-- Prompt --
Below you will find a set of lines. Repeat them all exactly.

####################

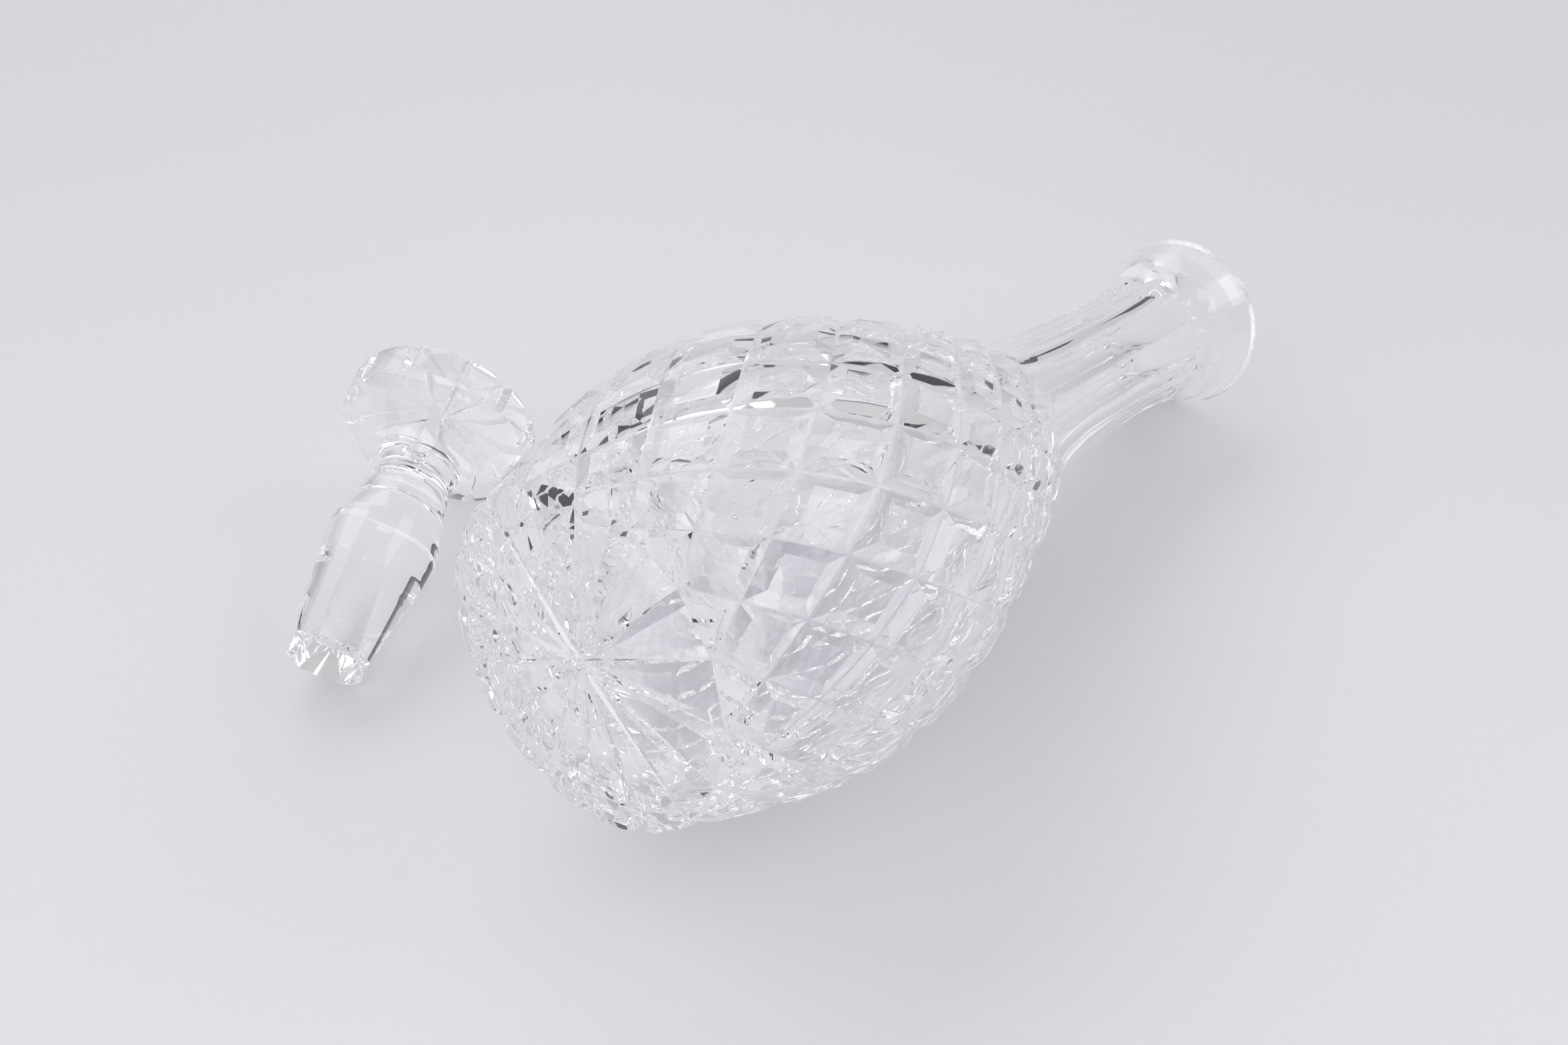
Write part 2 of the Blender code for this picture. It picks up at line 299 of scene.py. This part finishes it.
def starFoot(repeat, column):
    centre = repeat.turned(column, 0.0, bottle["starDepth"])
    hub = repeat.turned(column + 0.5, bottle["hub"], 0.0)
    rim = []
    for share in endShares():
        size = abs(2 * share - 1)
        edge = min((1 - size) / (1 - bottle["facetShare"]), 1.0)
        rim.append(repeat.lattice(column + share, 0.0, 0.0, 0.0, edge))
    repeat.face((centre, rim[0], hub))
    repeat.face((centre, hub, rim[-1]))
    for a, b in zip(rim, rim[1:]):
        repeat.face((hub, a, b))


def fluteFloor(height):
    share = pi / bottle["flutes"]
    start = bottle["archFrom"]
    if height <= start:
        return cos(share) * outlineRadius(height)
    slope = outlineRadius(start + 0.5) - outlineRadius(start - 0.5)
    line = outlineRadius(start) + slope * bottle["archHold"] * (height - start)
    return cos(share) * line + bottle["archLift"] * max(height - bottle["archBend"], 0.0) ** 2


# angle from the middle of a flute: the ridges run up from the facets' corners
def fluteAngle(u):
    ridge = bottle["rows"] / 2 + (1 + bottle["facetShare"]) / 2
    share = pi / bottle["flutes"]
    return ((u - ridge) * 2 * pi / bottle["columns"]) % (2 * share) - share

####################

-- Output for this task --
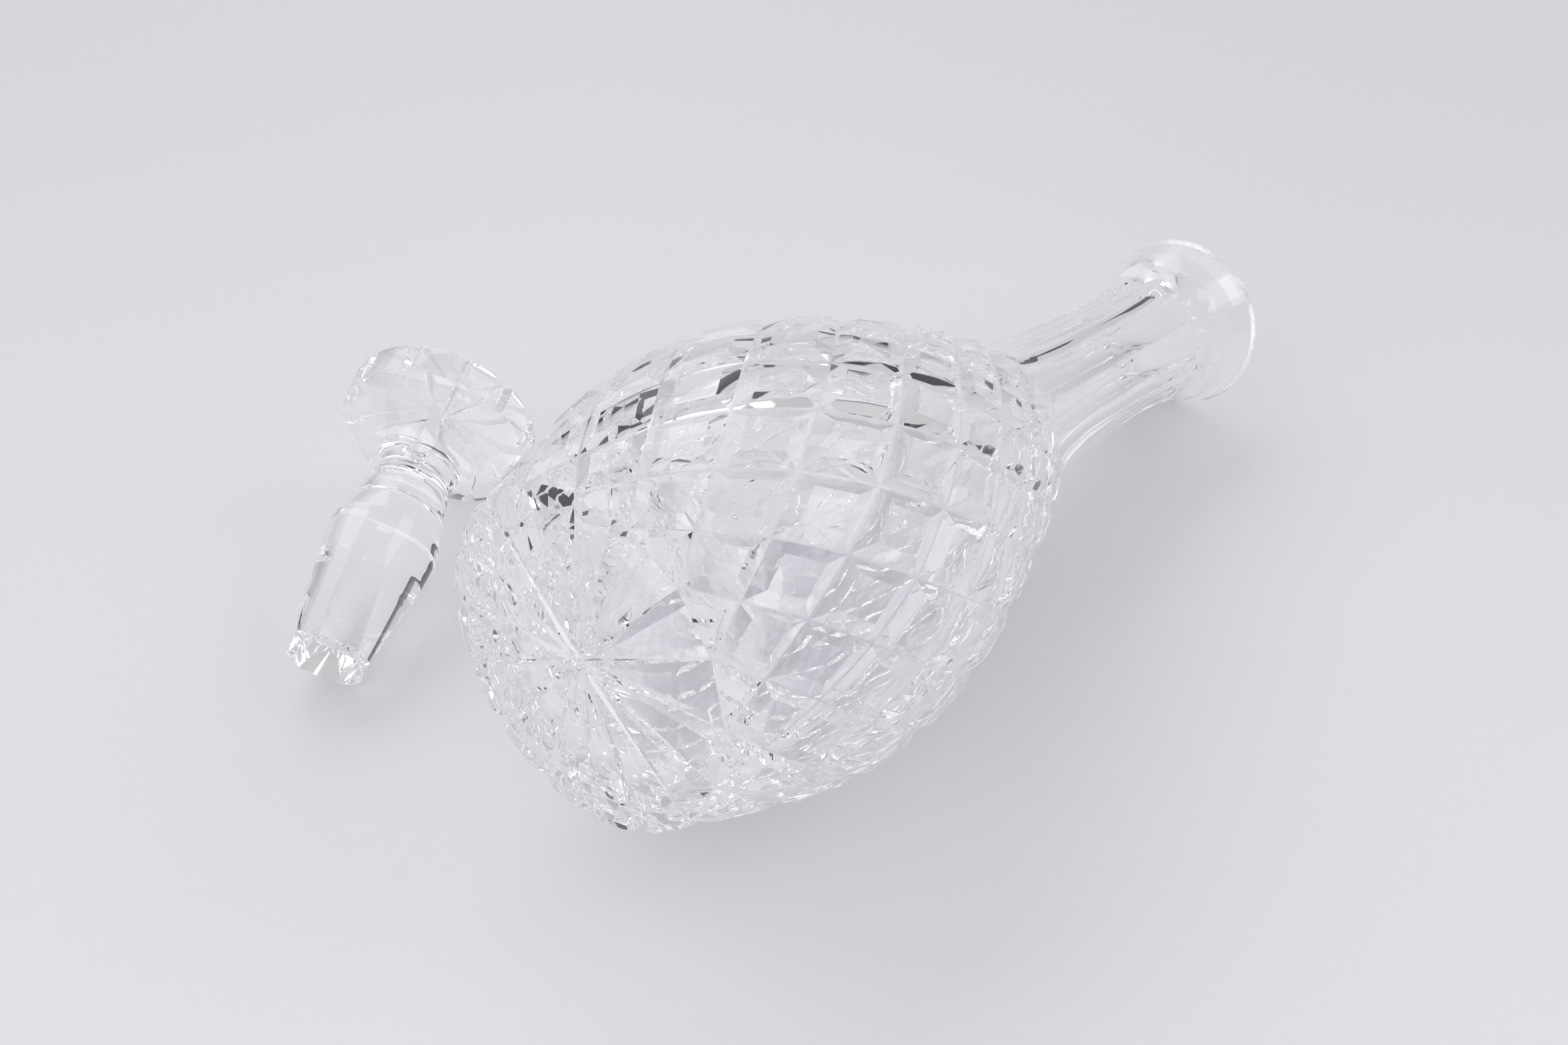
Write part 2 of the Blender code for this picture. It picks up at line 299 of scene.py. This part finishes it.
def starFoot(repeat, column):
    centre = repeat.turned(column, 0.0, bottle["starDepth"])
    hub = repeat.turned(column + 0.5, bottle["hub"], 0.0)
    rim = []
    for share in endShares():
        size = abs(2 * share - 1)
        edge = min((1 - size) / (1 - bottle["facetShare"]), 1.0)
        rim.append(repeat.lattice(column + share, 0.0, 0.0, 0.0, edge))
    repeat.face((centre, rim[0], hub))
    repeat.face((centre, hub, rim[-1]))
    for a, b in zip(rim, rim[1:]):
        repeat.face((hub, a, b))


def fluteFloor(height):
    share = pi / bottle["flutes"]
    start = bottle["archFrom"]
    if height <= start:
        return cos(share) * outlineRadius(height)
    slope = outlineRadius(start + 0.5) - outlineRadius(start - 0.5)
    line = outlineRadius(start) + slope * bottle["archHold"] * (height - start)
    return cos(share) * line + bottle["archLift"] * max(height - bottle["archBend"], 0.0) ** 2


# angle from the middle of a flute: the ridges run up from the facets' corners
def fluteAngle(u):
    ridge = bottle["rows"] / 2 + (1 + bottle["facetShare"]) / 2
    share = pi / bottle["flutes"]
    return ((u - ridge) * 2 * pi / bottle["columns"]) % (2 * share) - share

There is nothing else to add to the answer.